Except that nothing can help me. Only I can take it. Again and again. And again. The bunny never feels full, only complete or devoured. I’m aiming at my version of complete, which is the best I can be. Happy Palm Sunday.

And in a lurching segue (oxymoron alert!), this is the best tuna casserole I’ve ever tasted. The recipe says it makes 4 servings, but they are huge. Can easily be 6 or 8 with a huge serving of spring greens beside. And a blood orange is the perfect capper to make you forget you might “need” a cookie or two.  Use reduced-fat sour cream, mayonnaise and milk, and it still has a decadent mouth feel.

Tuna noodle supreme from Ellen Proctor of Great Barrington, MA, on allrecipes.com several years ago:

1-1/2 cups sour cream

1/2 cup mayonnaise

1/2 cup milk

1/4 cup grated Parmesan cheese

1 teaspoon Dijon mustard

1/4 teaspoon salt

1/4 teaspoon pepper

4 cups cooked small pasta shells (I hate it when a recipe doesn’t give you the amount of UN-cooked pasta — I used 3 cups uncooked, and it made a little more than 4 cups of cooked small shells.)

2 cups broccoli florets

1 12-ounce can tuna, drained and flaked

1/2 cup chopped sweet red pepper

1/2 cup sliced green onions

Heat oven to 350º. In large bowl, combine sour cream, mayonnaise, milk, cheese, mustard, salt and pepper. Stir in cooked pasta, broccoli, tuna, red pepper and onions. Transfer to oil-sprayed 2-quart baking dish. Cover and bake for 40 to 45 minutes until hot and bubbly. If you like a little crunch around the edges of your pasta, finish with 5 minutes of uncovered baking time. Note: For either fresh or frozen broccoli florets, throw into pasta cooking water for last minute or two of pasta cooking time. Drain pasta and broccoli together and continue with recipe.

 

Mindful eating of perfect cornbread

Every once in a while I stumble upon a recipe so perfect that I know I’ll never try another version of that particular food.

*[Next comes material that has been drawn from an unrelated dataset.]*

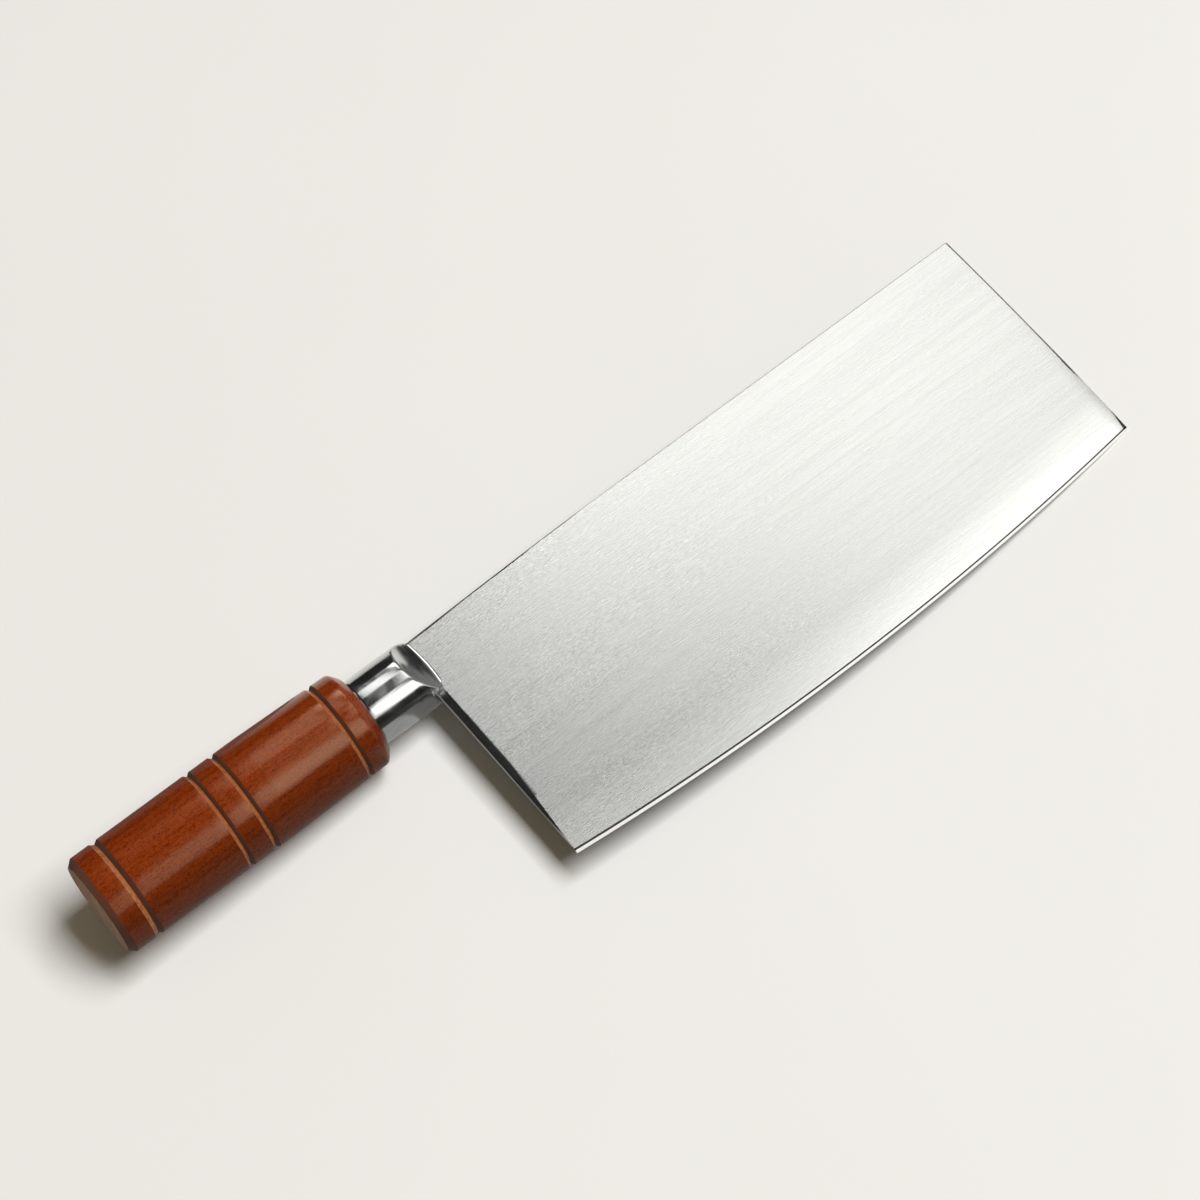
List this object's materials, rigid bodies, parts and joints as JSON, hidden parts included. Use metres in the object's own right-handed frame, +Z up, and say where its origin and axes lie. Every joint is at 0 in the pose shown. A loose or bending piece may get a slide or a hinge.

The Silver Palate brownies with cinnamon and instant coffee (I added those two ingredients) is one. Rhonda Mellott’s baked corn recipe is another, although I’d call it cornbread because it’s more structured than the dish I associate with corn pudding. I started to say “drier”, but dry is the last word I thought when eating this lusciously moist bread with a real corn taste.

World’s best cornbread ever

1 15.25-ounce can whole kernel corn

1 14.75-ounce can cream-style corn

1/2 cup sour cream

1 cup (2 sticks) butter, melted

2 eggs

1 12-ounce package corn muffin mix

 Heat oven to 350°.Combine the whole-kernel corn, cream-style corn, sour

This rich "pudding" is somewhere between cornbread and spoonbread.

cream, melted butter or margarine, beaten eggs and corn muffin mix. Mix until ingredients are just moistened, let stand for 5 minutes and then pour into oil-sprayed 9-x13- inch baking pan. Bake for 35 to 45 minutes or until firm and beginning to brown. (As you can see, I got carried away last night and revved the oven up to “scorch”.) Serves 10 to 12.

 
Having set down those precise ingredients, I should probably tell you I used half light butter to cut the fat content, took the kernels off 9 ears of corn and used them with about 1/4 cup whipping cream in place of the canned corns.
 
It is so good. I tried to eat it “mindfully,” but I’m afraid I’m just not “mindful eating” material. I’ve promised myself I’ll try and eat more slowly, putting down my utensils now and again and even appreciating what I’m chewing. But the idea of paying to go to a Buddhist monastery to learn how to spend 10 to 20 minutes eating 3 raisins just strikes me as hilarious. At the same time, of course, I realize that if I could do that, I would be reedy.